Dolayısıyla bugün yaşanılan sorunun temelinde; o gün döviz kurlarının tedrici olarak yükselmesini sağlamak yerine, 13-14 yıldır aşırı baskı altında tutulması yatıyor.

Ekonominin, ihracat dahil büyük oranda ithalata bağımlı hale gelmesi yatıyor.

Şimdi ise iktidarın ‘bir şey bilmez’ ekonomi kurmaylarının uygulamaları ile Kemal Derviş’e rahmet okutuldu.

Neden mi?

Bugün ekonomide ‘düşük faiz, yüksek kur’ politikası izleniyor.

İthalata bağımlı hale getirilen ekonomide, bugün yaşanan yüksek fiyat artışlarının en önemli sebebi döviz kurlarındaki artıştır.
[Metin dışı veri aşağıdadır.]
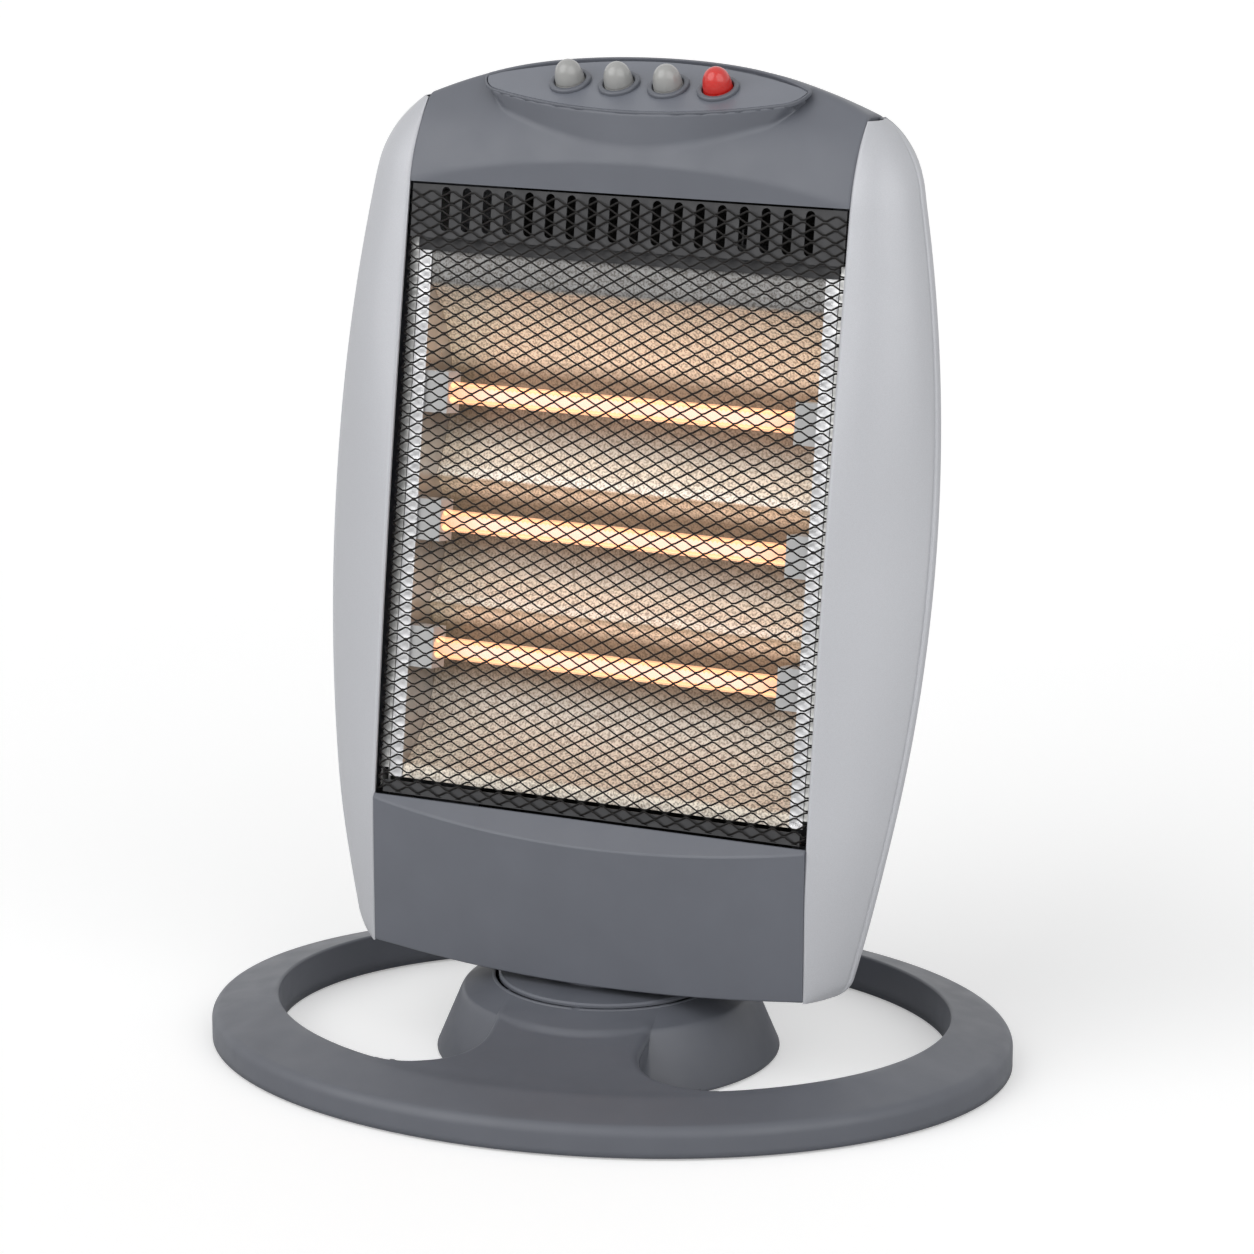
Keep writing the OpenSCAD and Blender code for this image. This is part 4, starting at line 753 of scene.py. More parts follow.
def side_panel(side, bead):
    """At height z the outer face runs from the seam f to the rear edge r: f + c (t e + 4 k t (1 - t) n), with chord c
    along e, normal n and crown k. Both edges are rounded, a bead and a groove follow the rear edge, and the inner face
    closes it. Gives points, quads, and the triangles of both ends."""
    foot = HEAD_Z + FOOT_ROUND * (1 - np.cos(np.linspace(0, np.pi / 2, 14)))
    flank = np.linspace(HEAD_Z + FOOT_ROUND, SHOULDER_Z, 120)
    top = SHOULDER_C[1] + SHOULDER_R * np.sin(np.linspace(SHOULDER_A0, SHOULDER_A1, 30))
    z = np.unique(np.concatenate([foot, flank, top]))
    dx = outline_x(z) - SEAM_X
    front = np.stack([SEAM_X + 0 * z, seam_y(z)], -1)
    rear = np.stack([SEAM_X + dx, part_y(z)], -1)
    chord = np.linalg.norm(rear - front, axis=1)
    e = (rear - front) / chord[:, None]
    n = np.stack([e[:, 1], -e[:, 0]], -1)
    near = np.array([0, 0.08, 0.22, 0.42, 0.68, 1.0, 1.4, 2.0, 3.0])
    far = np.array([9, 7.5, 6.2, 5.2, 4.5, 4.1, 3.8, 3.5, 3.2, 2.9, 2.6, 2.3, 1.9, 1.5, 1.0, 0.68, 0.42, 0.22, 0.08, 0])
    shrink = np.minimum(1, chord / 26)[:, None]
    mid = np.linspace(0, 1, 30)[None, 1:-1]
    a, b = near[None] * shrink, chord[:, None] - far[None] * shrink
    d = np.concatenate([a, a[:, -1:] + (b[:, :1] - a[:, -1:]) * mid, b], 1)
    t = d / chord[:, None]
    edge = np.minimum(d, chord[:, None] - d)
    rest = chord[:, None] - d
    raised = 0.7 * np.exp(-((rest - BEAD_AT * shrink) / BEAD_WIDTH) ** 2)
    sunk = np.exp(-((rest - GROOVE_AT * shrink) / GROOVE_WIDTH) ** 2)
    line = bead * shrink * (raised - sunk)
    rise = 4 * crown(z)[:, None] * t * (1 - t) * chord[:, None] - edge_drop(edge, shrink) + line
    outer = front[:, None] + chord[:, None, None] * t[..., None] * e[:, None] + rise[..., None] * n[:, None]
    w = 1.3 * np.minimum(WALL, dx * 0.35)
    back_t = np.linspace(1, 0, 14)[None, :, None]
    f2, r2 = front + np.stack([0 * w, w], -1), rear - np.stack([w, 0 * w], -1)
    lift = 4 * crown(z)[:, None, None] * chord[:, None, None] * back_t * (1 - back_t) * n[:, None]
    inner = f2[:, None] * (1 - back_t) + r2[:, None] * back_t + lift
    ring = np.concatenate([outer, inner], 1)
    points = np.concatenate([ring, np.broadcast_to(z[:, None, None], ring.shape[:2] + (1,))], -1)
    points[..., 0] *= side
    rows, columns = points.shape[:2]
    quads = grid_quads(rows, columns, closed_columns=True)
    middle = np.stack([points[0].mean(0), points[-1].mean(0)])
    k = np.arange(columns)
    lids = []
    for row, centre in ((0, rows * columns), (rows - 1, rows * columns + 1)):
        i = row * columns + k
        j = row * columns + (k + 1) % columns
        lids.append(np.stack([i, j, 0 * k + centre] if row else [j, i, 0 * k + centre], 1))
    points, lids = np.concatenate([points.reshape(-1, 3), middle]), np.concatenate(lids)
    if volume(points, quads) < 0:
        quads, lids = quads[:, ::-1], lids[:, [1, 0, 2]]
    return points, quads, lids


class HEATER_OT_side_panels(Operator):
    """Makes the two silver side panels from the head's outline"""
    bl_idname = "heater.side_panels"
    bl_label = "Side panels"

    def execute(self, context):
        bead = context.scene.heater_sizes.rim_bead / MM
        for side, word in ((1, "right"), (-1, "left")):
            points, quads, lids = side_panel(side, bead)
            new_piece("side_shell_" + word, points, quads, finish("silver_plastic"), "head",
                      ("side_panel_" + word,), 40, triangles=lids)
        return {"FINISHED"}


# ---------- cap ----------

CAP_END = SEAM_X - SEAM_GAP - SEAM_LINE
CAP_SKIRT_Z = GRILLE_TOP_Z + 22.25
CAP_AXIS_Y = (SEAM_X ** 2 + CAP_BOW ** 2) / (2 * CAP_BOW) - CAP_BOW
FACET_H = 15
FACET_FALL = CAP_ROUND * (math.cos(CAP_A0) - math.sqrt(1 - (math.sin(CAP_A0) + FACET_H / CAP_ROUND) ** 2))
FACET_A = math.atan2(CAP_BOW - FACET_FALL, FACET_H)
POD_TIP_X = POD_W / 2 - POD_TIP_R
POD_R = (POD_TIP_X ** 2 + POD_BOW ** 2 - POD_TIP_R ** 2) / (2 * (POD_BOW - POD_TIP_R))
POD_TIP_A = math.asin(POD_TIP_X / (POD_R - POD_TIP_R))
ROOF_DROP, ROOF_BACK, ROOF_POWER = 60, 41, 2.35
WALL_TAPER, WALL_DROP = 0.013, 34
SEAT_EDGE, SEAT_DEPTH, SEAT_LIP = 1.15, 1.3, 0.5
BODY_SOFT, FACET_SOFT, TOP_SOFT, ROOF_SOFT = 1.8, 0.8, 0.9, 2.2
CAP_EDGE = 0.95
CAP_CENTRE = (58.0, 446.0)
WINDOW_X, WINDOW_Y = 53.0, 10.6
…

Bu yüzden üretim bugün de halen daha ithalata dayalı. Bu da ekonomiyi kurdaki oynaklıklara karşı kırılgan bir hale dönüştürüyor.

Dolayısıyla işsizliğin artmasının nedeni de bu politika.

Faizleri düşük tutarak ekonomik büyümeyi ve ihracat potansiyelini rekabetçi kur ile sağlamak yönünde amaçlanan bu politika TL'deki çöküşün de sebebi oldu.

Peki ekonomiyi tedavi etti mi, ya da ediyor mu?

Gıdadan, tekstile birçok malın üretilmesi ithalata dayalı olduğu için, doların yükselmesi fiyatların da artmasına yol açtı.

Mutfağın en temel malzemesi olan domatesi bile yaz boyunca 14-20 lira arasında tüketmek zorunda kaldık.

Çünkü, domatesi yetiştirmek için çiftçiler ithal edilen gübreyi, üretilen malı taşımak için de mazot alması gerekiyor.

Uygulanan politika nedeniyle özel sektörün döviz borcu ise şirketler için büyük bir sorun oluşturuyor.

Şirketler, kurdaki oynaklık ve enflasyon yüzünden ürünlerini satmak yerine stokta tutmayı tercih edebiliyor.

Bu kez de şirketler ‘stokçulukla’ suçlanıyor.

Politikanın öte tarafta yarattığı dram ise yoksulluğun ve gelir adaletsizliğinin artması oluyor.

Mesela benzine zam geleceğini duyan araba sahipleri, petrol istasyonlarının önünde kuyruk oluşturuyor.

Mesela belediyelerin ucuza ekmek sattığı Halk Ekmek büfelerinin önünde uzun kuyruklar oluşuyor.

Peki 2001 krizini yaratan ANAP-DSP-MHP koalisyon iktidarının ardından Türkiye’de kuyruklar oluyor muydu?

Bugünün iktidarının Kasım 2002’de devraldığı Türkiye’de o yıl büyüme yüzde 6.2 idi.

Türkiye’de ne benzin kuyruğu, ne tüp kuyruğu, ne de 1980’lerdeki gibi margarin kuyruğu vardı.

2001 kriziyle Türkiye büyük bir sarsıntı geçirmişti, ama 2002’de toparlamıştı.

Vatandaşa ‘esnaf elindekini deposuna taşımamak için daha ucuza satar’ düşüncesiyle pazarlara akşam saatlerinde gitme bunalımı yaşatanlar, Kemal Derviş’e ‘rahmet okutmadılar mı?’